Unintended consequences of NCAA transfer rule changes

The NCAA recently implemented changes to student athlete transfer rules.  They are well-intended and promote fairness to student athletes seeking different opportunities while balancing these expanded opportunities with institutional needs.  But like all rule changes, unintended consequences and creative ways to use the rules to an institution's advantage will immediately emerge.  Here are a few potential outcomes to these rule changes:

1) Increased transfers - In an environment that already has significant student athlete movement, allowing students to move without restriction will make transferring more prevalent.  Coaching staffs around the country will watch the "free agent list" for their sport to see who has become available and aggressively recruit those individuals.

2) "Tampering" will occur - Any coach will tell you, when a student athlete asks for permission to talk to other schools about transferring, in most cases they're already gone.  "Permission" is just a formality and in some cases contributes to the restrictions coaches have attempted to place on where an athlete transfers.

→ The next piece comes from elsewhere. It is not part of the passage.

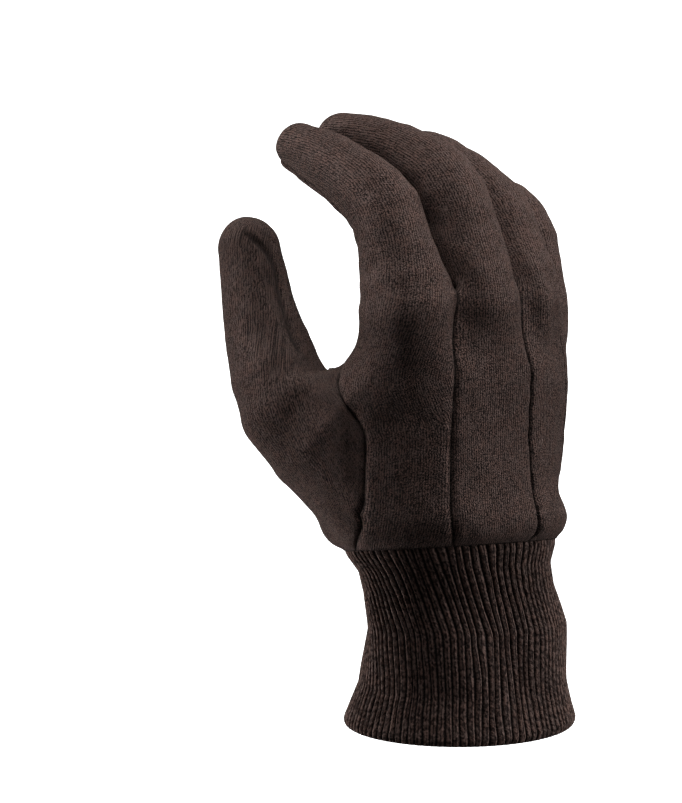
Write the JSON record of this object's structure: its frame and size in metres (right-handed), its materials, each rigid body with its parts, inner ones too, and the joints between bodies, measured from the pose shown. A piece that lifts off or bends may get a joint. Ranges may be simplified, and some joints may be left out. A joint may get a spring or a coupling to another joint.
{
  "type": "work glove",
  "caption": "Right-hand knitted cotton work glove with a ribbed knit cuff, sewn back strips and a palm and thumb panel, in a relaxed, curled worn shape, open at the wrist.",
  "frame": {"origin": "centre of the cuff's open mouth, where the wrist goes in", "axes": "+Z from the wrist to the fingers, the back of the hand faces -Y and the palm +Y, the thumb is on the -X side"},
  "size_m": [0.1096, 0.0953, 0.195],
  "materials": {
    "jersey": "dark brown napped cotton jersey, matt",
    "rib_knit": "dark brown ribbed cotton knit, matt"
  },
  "bodies": {
    "root": {"palm_thumb_panel": "jersey", "back_index_panel": "jersey", "back_middle_panel": "jersey", "back_ring_panel": "jersey", "back_little_panel": "jersey", "knit_cuff": "rib_knit"}
  },
  "joints": []
}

Under the new system, although a student athlete has to merely inform their current institution they may leave, the risk of losing their athletic aid provides significant incentive for the athlete to do their research before declaring their intent to transfer.

Tampering (influencing someone to transfer to another institution without the student having informed their current institution) will be a level-two NCAA violation, but this will be a limited deterrent because recruiting relationships are essential to providing a steady flow of talented student athletes.  AAU coaches, advisers, quasi-agents and others will continue to have a full understanding of the marketplace for student athletes with whom they are close.  And coaches will certainly have the same understanding of that marketplace and close relationships with those same individuals.  Winks, nods, and "hypothetical" conversations will continue to occur despite the threat of a level-two violation because tampering is exceedingly hard to prove and coaches generally don't turn in their peers, preferring to avoid someone doing the same to them.

Just as it currently is, player movement will continue to be negotiated on the front end in many cases.

3) Faster coaching searches and contract changes - The speed required to make a coaching hire will add pressure to coaching searches. Trying to maintain a roster with no coach in place will be more difficult than ever with student athletes merely having to declare their desire to move once a head coach vacancy is announced.

The speed necessary to fill a coaching vacancy will increase the need for on-going relationships with search firms and agents in advance of an anticipated vacancy where a coach is being let go or may move to a higher profile program.

AD's will have even greater incentive to move quickly in coaching searches because transfers put the NCAA's academic-based revenue distributions at risk.

Internal succession of an assistant coach to head coach could also become more likely with familiarity, connections, name recognition and pedigree facilitating decisions - making the advancement of diverse and female candidates more difficult if they are not tied into these networks.

The primary reason for many athletes choosing a school is a relationship with the head coach or a key assistant. These relationships will take on even greater importance and departing coaches will recruit directly from the roster of their former institution since the athlete's institutional choice cannot be restricted.

I expect to see a new standard contract clause stipulating a coach will not allow a student athlete from their prior institution on the roster of their new institution - a similar concept to buyout clauses requiring a home-and-home series between a coach's former and new schools.  
  
4) Students and coaches will have greater incentive to maximize value and make the market more efficient - Recruiting is an inexact science.  Finding the individual who fits in your system, identifying late bloomers, eliminating recruiting misses and maximizing ability to win will encourage both coaches and athletes to take advantage of the new rules.

Student athletes will have greater incentive to test their value in the marketplace, just as we have seen with graduate transfer rules.  Student athletes have three primary goals when transferring - maximize the value of their scholarship; play more because they're underutilized in their current environment; or play at a higher level to perform against better competition and enhance future professional opportunities.

Coaches will have incentives to encourage transfers as well.  They will seek transfers who can enhance their team's chance to win by actively seeking students who aspire to play more or compete at a higher level.   And student athletes who haven't developed in the manner anticipated by a coach will be "encouraged" to look elsewhere.  Coaches will now have additional incentive to have direct conversations with a student athlete about their ability to play in a program since a coach can immediately recover a scholarship once the student athlete is placed on the transfer list - regardless of whether they actually find a new school.

Coaches will also communicate with their peers who are indirect competitors at lower tier schools to find landing spots for student athletes who need a fresh start.

There are clearly benefits to student athletes in the new transfer rules.  Similarly, coaches will utilize the transfer rules to their advantage while administrators attempt to minimize the negative effects of these same changes through contractual clauses and rapid coaching transitions that utilize search firms and agents to facilitate hiring.